Often investors think that a strong flow of dividends is a proxy for investment security. In some cases it can be – if companies are paying dividends out of a reliable earnings stream with costs, including interest costs, well covered by borrowings. I don’t think that banks, even with their strong dividend streams, should be considered in this category.

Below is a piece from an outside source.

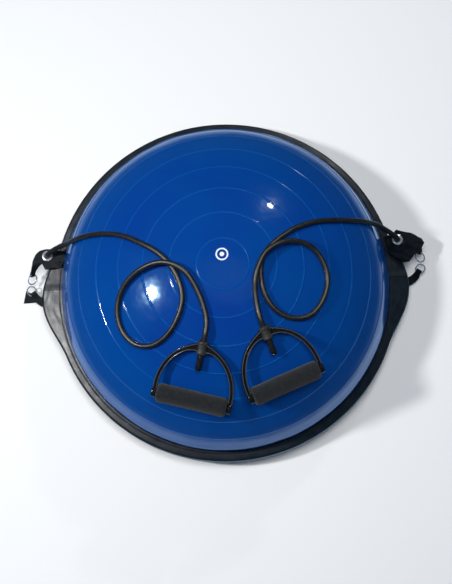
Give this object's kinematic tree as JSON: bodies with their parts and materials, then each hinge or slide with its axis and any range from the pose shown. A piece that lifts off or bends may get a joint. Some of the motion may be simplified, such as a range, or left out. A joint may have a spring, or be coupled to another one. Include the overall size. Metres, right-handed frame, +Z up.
{
  "type": "balance dome trainer",
  "caption": "Air-filled half-dome balance trainer on a flat round platform with carrying ears, rubber feet and clip-on resistance tubes ending in foam-grip handles.",
  "frame": {"origin": "on the floor under the centre of the round platform, at the bottom of its feet", "axes": "+X towards the right ear as seen by the user, +Y away from the user and the handles, +Z up through the dome's apex"},
  "size_m": [0.7052, 0.6, 0.2536],
  "materials": {
    "dome_pvc": "glossy inflated PVC, royal blue, fine ring ribs",
    "rim_band": "satin black flexible PVC with soft moulded waves",
    "platform_plastic": "fine moulded grain",
    "screw_steel": "zinc plated",
    "moulded_rubber": "matt black",
    "tube_rubber": "satin black extruded latex",
    "webbing": "black woven nylon webbing",
    "chrome_wire": "bright plated",
    "handle_plastic": "glossy black moulding",
    "grip_foam": "matt closed-cell foam"
  },
  "bodies": {
    "root": {"dome_skin": "dome_pvc", "platform_plate": "platform_plastic", "clamp_ring": "platform_plastic", "clamp_screw_1": "screw_steel", "clamp_screw_2": "screw_steel", "clamp_screw_3": "screw_steel", "clamp_screw_4": "screw_steel", "clamp_screw_5": "screw_steel", "clamp_screw_6": "screw_steel", "clamp_screw_7": "screw_steel", "clamp_screw_8": "screw_steel", "clamp_screw_9": "screw_steel", "clamp_screw_10": "screw_steel", "clamp_screw_11": "screw_steel", "clamp_screw_12": "screw_steel", "foot_1": "moulded_rubber", "foot_2": "moulded_rubber", "foot_3": "moulded_rubber", "foot_4": "moulded_rubber", "foot_5": "moulded_rubber", "foot_6": "moulded_rubber", "valve_seat": "moulded_rubber", "rim_band_rear": "rim_band", "rim_band_front": "rim_band", "left_strap": "webbing", "left_eyelet": "chrome_wire", "left_tube_stop": "moulded_rubber", "left_anchor_tab": "webbing", "left_anchor_screw": "screw_steel", "left_tube": "tube_rubber", "right_strap": "webbing", "right_eyelet": "chrome_wire", "right_tube_stop": "moulded_rubber", "right_anchor_tab": "webbing", "right_anchor_screw": "screw_steel", "right_tube": "tube_rubber"},
    "left_handle": {"left_handle_bow": "handle_plastic", "left_tube_tail": "tube_rubber", "left_tail_plug": "moulded_rubber"},
    "left_grip": {"left_grip_core": "handle_plastic", "left_foam_grip": "grip_foam"},
    "left_snap": {"left_snap_ring": "chrome_wire"},
    "left_gate": {"left_snap_gate": "chrome_wire"},
    "left_d_ring": {"left_d_ring": "chrome_wire"},
    "right_handle": {"right_handle_bow": "handle_plastic", "right_tube_tail": "tube_rubber", "right_tail_plug": "moulded_rubber"},
    "right_grip": {"right_grip_core": "handle_plastic", "right_foam_grip": "grip_foam"},
    "right_snap": {"right_snap_ring": "chrome_wire"},
    "right_gate": {"right_snap_gate": "chrome_wire"},
    "right_d_ring": {"right_d_ring": "chrome_wire"},
    "valve_plug": {"valve_plug": "moulded_rubber"}
  },
  "joints": [
    {"name": "left_handle_lift", "type": "hinge", "parent": "root", "child": "left_handle", "pos_m": [-0.03373, -0.11899, 0.23069], "axis": [-0.9644, 0.2644, -0.0029], "range_deg": [0, 60]},
    {"name": "left_grip_spin", "type": "hinge", "parent": "left_handle", "child": "left_grip", "pos_m": [-0.05819, -0.20868, 0.18969], "axis": [-0.9644, 0.2644, -0.0029], "continuous": true},
    {"name": "left_snap_swing", "type": "hinge", "parent": "root", "child": "left_snap", "pos_m": [-0.33901, 0.03931, 0.02737], "axis": [-0.7163, -0.3302, 0.6147], "range_deg": [-4, 4]},
    {"name": "left_gate_open", "type": "hinge", "parent": "left_snap", "child": "left_gate", "pos_m": [-0.34539, 0.02521, 0.02389], "axis": [-0.6917, 0.4522, -0.5631], "range_deg": [0, 25], "stiffness_Nm_per_rad": 0.01, "springref_deg": -5.73},
    {"name": "left_d_ring_swing", "type": "hinge", "parent": "root", "child": "left_d_ring", "pos_m": [-0.33993, 0.00875, 0.01049], "axis": [0.8489, 0.5279, 0.0261], "range_deg": [-4, 4]},
    {"name": "right_handle_lift", "type": "hinge", "parent": "root", "child": "right_handle", "pos_m": [0.05855, -0.09965, 0.23286], "axis": [-0.9283, -0.3688, 0.0476], "range_deg": [0, 60]},
    {"name": "right_grip_spin", "type": "hinge", "parent": "right_handle", "child": "right_grip", "pos_m": [0.09182, -0.18819, 0.19578], "axis": [-0.9283, -0.3688, 0.0476], "continuous": true},
    {"name": "right_snap_swing", "type": "hinge", "parent": "root", "child": "right_snap", "pos_m": [0.34383, 0.05139, 0.02922], "axis": [-0.7712, 0.2916, -0.5659], "range_deg": [-4, 4]},
    {"name": "right_gate_open", "type": "hinge", "parent": "right_snap", "child": "right_gate", "pos_m": [0.33966, 0.0417, 0.01737], "axis": [0.6299, 0.478, -0.6121], "range_deg": [0, 25], "stiffness_Nm_per_rad": 0.01, "springref_deg": -5.73},
    {"name": "right_d_ring_swing", "type": "hinge", "parent": "root", "child": "right_d_ring", "pos_m": [0.34294, 0.02178, 0.01049], "axis": [-0.8328, 0.553, 0.0252], "range_deg": [-4, 4]},
    {"name": "valve_pull", "type": "slide", "parent": "root", "child": "valve_plug", "axis": [0, 0, -1], "range_m": [0, 0.02]}
  ]
}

The decision for Australian investors is to decide what level of portfolio exposure that they are comfortable with in banks – and make sure that they understand the total exposure from both their own direct bank holdings and any managed investments that they own.

Conclusion

The weighting of banks in the Australian market (37.56 per cent) is about twice that of banks in the global share market of developed countries (excluding Australia – using a Standard and Poor’s Index) (18.47 per cent). It is possible that individual portfolios have exposure beyond this. The Global Financial Crisis provides a reminder of the risks of banks as investments. These risks, and the high weighting of banks in the Australian market, suggest that we as investors should be checking that we are comfortable with our exposure to bank shares in our portfolios.